Lector de Lautrémont y por lo tanto afecto a cierto nivel de morbo en sus creaciones, es evidente en Palacio la intención de desestabilizar aquellas clasificaciones con que la medicina higienista de fines del siglo XIX y principios del XX construyó sus categorías de lo "anormal", "lo inmoral"; "lo enfermizo". Y es desde allí donde la crítica lo leyó durante más de treinta años, sobre todo teniendo en cuenta que el escritor murió en un manicomio, después de una internación de siete años y como consecuencia de la sífilis que contrajo a partir de su relación estable con una prostituta. Otro raro caso donde la vida copia al arte, ya que este mismo argumento había sido trabajado por Palacio en su cuento "Luz lateral". Allí, el narrador protagonista decide abandonar a su mujer debido a la desagradable costumbre que ella tiene de pronunciar la expresión "¡claro!" cada vez que habla. Exactamente como en la vida real le sucedería al propio autor, en el relato el protagonista se encuentra después de la separación con una prostituta que le contagia la sífilis, lo que lo termina sumiendo en la demencia.

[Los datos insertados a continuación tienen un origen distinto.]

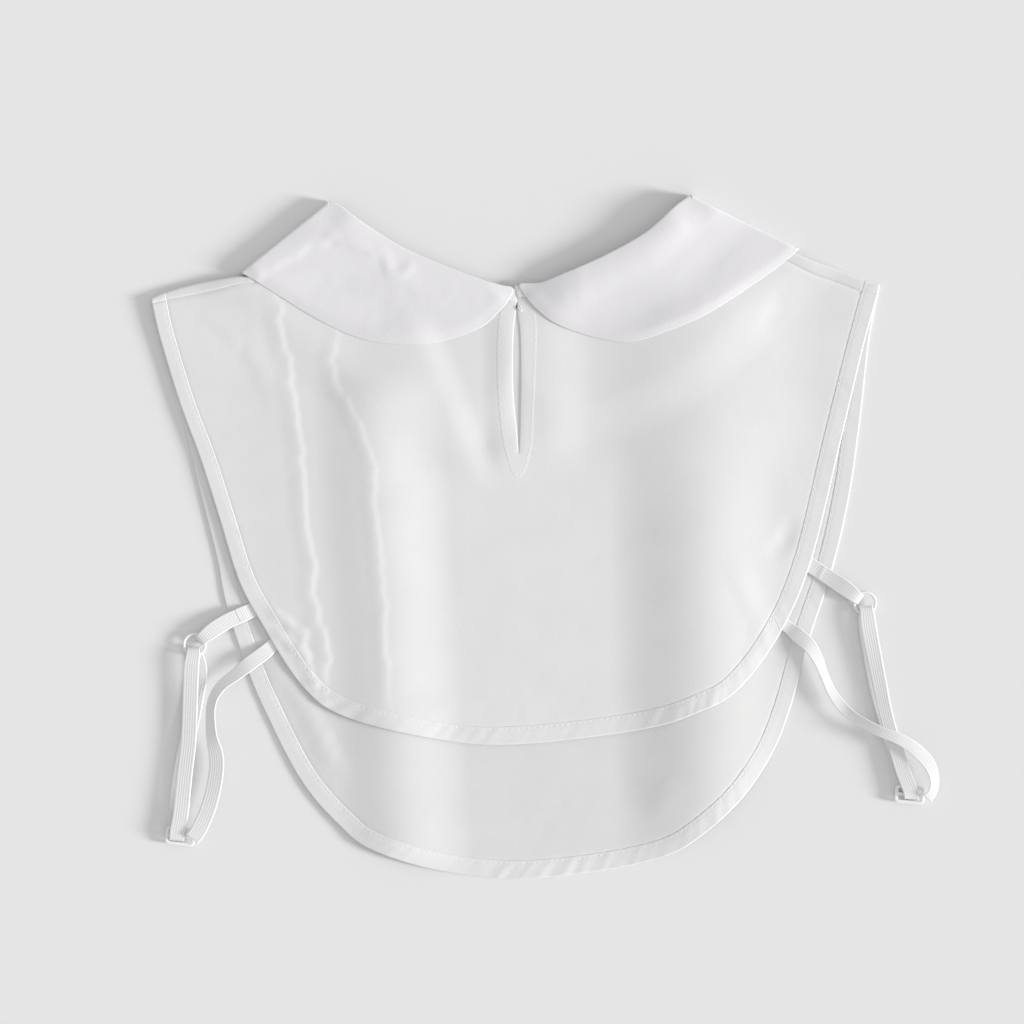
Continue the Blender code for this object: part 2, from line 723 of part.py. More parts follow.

Sin embargo, más allá del extremo biografismo con que la obra de Palacio fue leída durante años, desde hace ya un largo tiempo la crítica pudo descubrir en él a uno de los más exquisitos creadores de la serie de la prosa vanguardista, donde sin lugar a dudas descuella Vicente Huidobro y en la cual nuestro Macedonio Fernández es un visionario. Estamos en un momento de cambios importantes en las letras ecuatorianas, donde el Grupo de Guayaquil ofrece una clara renovación a la estética realista de Jorge Icaza, y su denuncia sobre el exterminio de los indios en la famosa novela Huasipungo.

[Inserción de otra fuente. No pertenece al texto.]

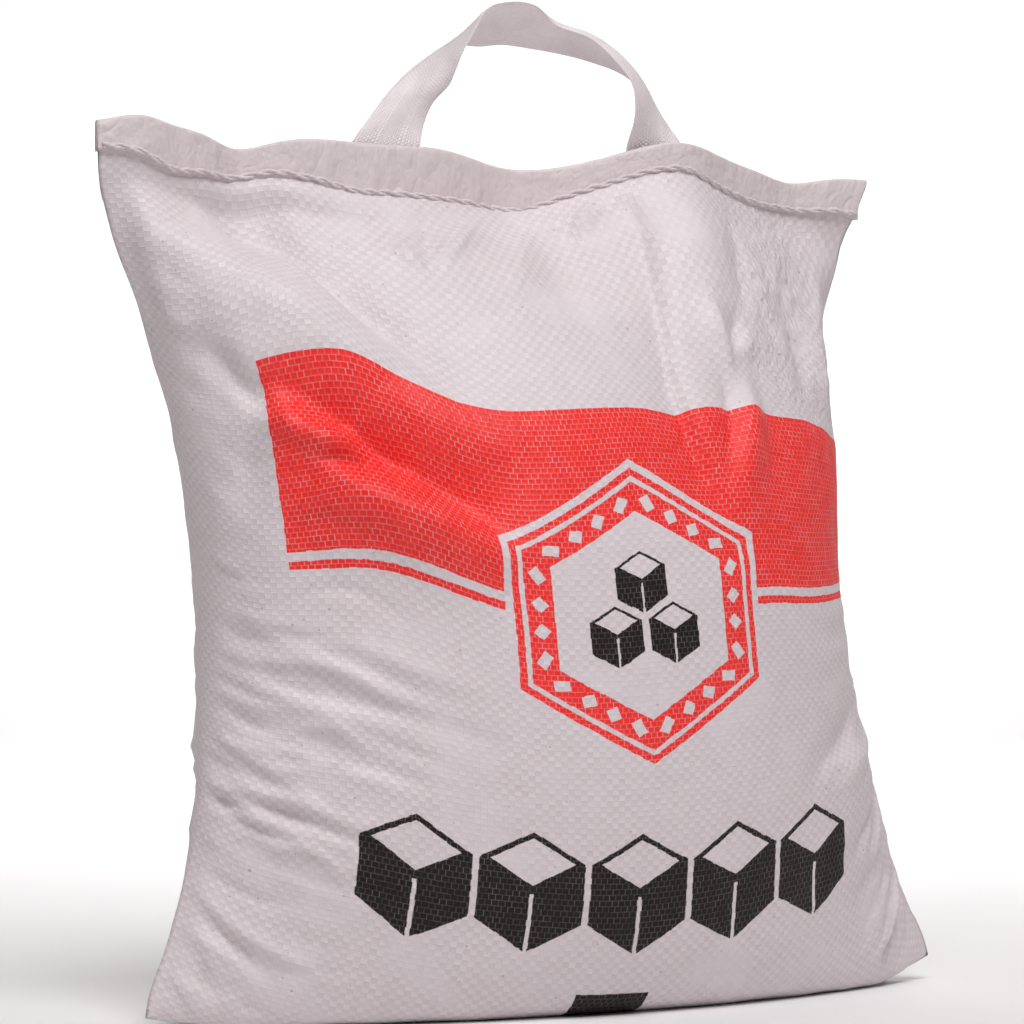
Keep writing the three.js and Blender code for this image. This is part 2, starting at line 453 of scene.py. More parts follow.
    def hem_line(self, x: np.ndarray) -> np.ndarray:
        """Works out how much higher the stitching runs than the foot of an even hem.

        Args:
            x: Places along the hem.

        Returns:
            Millimetres up.
        """
        left_end = -self.hem_half_width
        rise = self.hem_rise * (1 - smoothstep(x, left_end, left_end + self.hem_rise_reach)) ** 1.5
        return rise - self.foot_drop(x)

    def body_point(self, across: np.ndarray, side: Side, z: np.ndarray, spread: np.ndarray) -> np.ndarray:
        """Places points on the filled body.

        Args:
            across: From -1 at the left edge to 1 at the right edge.
            side: The face of the sack.
            z: Level of the point; 0 is the base.
            spread: Below 1 it draws the base's outline in towards the bottom seam.

        Returns:
            Array of points.
        """
        x = self.lean_side * self.lean(z) + self.half_width(z) * across
        edge = np.maximum(0, 1 - across ** 2)
        bulge = self.half_depth(z) * edge ** self.fullness(z)
        rounding = self.edge_roundness * edge ** 0.5 * smoothstep(self.body_top - z, 0, self.edge_fade)
        depth = np.hypot(bulge, rounding) * spread
        outer = np.maximum(0, (np.abs(x) - self.ear_start) / (self.levels[0].half_width - self.ear_start))
        lift = np.where(x < 0, self.ear_lifts[0], self.ear_lifts[1])
        curl = lift * outer ** 2 * (1 - smoothstep(z, 0, self.ear_fade))
        y = self.lean_back * self.lean(z) + side.value * depth
        near_mouth = smoothstep(z, self.body_top - self.drop_fade, self.body_top)
        drop = self.foot_drop(x - self.lean_side) * near_mouth
        return self.wave(np.stack([x - self.trim(x, z), y, z + curl - drop], axis=-1))

    def face(self, side: Side, columns: int, rows: int) -> np.ndarray:
        """Lays the cloth of one face of the sack over its form, with its threads evenly spread.

        Args:
            side: The face of the sack.
            columns: Number of steps across.
            rows: Number of steps from the bottom seam to the hem.

        Returns:
            Array of shape (rows + 1, columns + 1, 3).
        """
        fine, base = self.fine_steps, self.base_steps
        across = np.sin(np.linspace(-math.pi / 2, math.pi / 2, fine + 1))
        spreads = np.concatenate([np.linspace(0, 1, base + 1)[:-1], np.ones(fine)])[:, None]
        heights = np.concatenate([np.zeros(base), np.linspace(0, self.body_top + self.tuck, fine)])[:, None]
        grid = self.body_point(across[None, :], side, heights + 0 * across, spreads)
        rings = spread_evenly(grid, columns)
        return spread_evenly(rings.transpose(1, 0, 2), rows).transpose(1, 0, 2)

    def in_frame(self, points: np.ndarray) -> np.ndarray:
        """Turns millimetres on the sack's own origin into metres in the frame."""
        return (points + self.origin) * MM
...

La incorporación del habla cotidiana de cholos y montuvios en los relatos del grupo de Guayaquil marca una notoria diferencia con la tradicional novela de la tierra, donde el narrador queda a gran distancia lingüística de sus personajes. Sin embargo, la renovación de Pablo Palacio va en otra dirección. En sus dos novelas, Débora (1927) y Vida del ahorcado (novela subjetiva), de 1932, sus rupturas apuntan a desmantelar el código de la representación realista. Se trata de textos inquietantes, que desestabilizan un orden y una tradición. Textos excéntricos, que, como toda prosa vanguardista, muchas veces resultan difíciles de leer y que, como certeramente apunta Celina Manzoni, aparecen "como una zona enferma que altera la homogeneidad y la normalidad y que, en consecuencia, debe ser extirpada". Un desafío para las buenas costumbres, que posiblemente explique el largo tiempo que la obra de Pablo Palacio necesitó para ocupar su lugar en la literatura latinoamericana."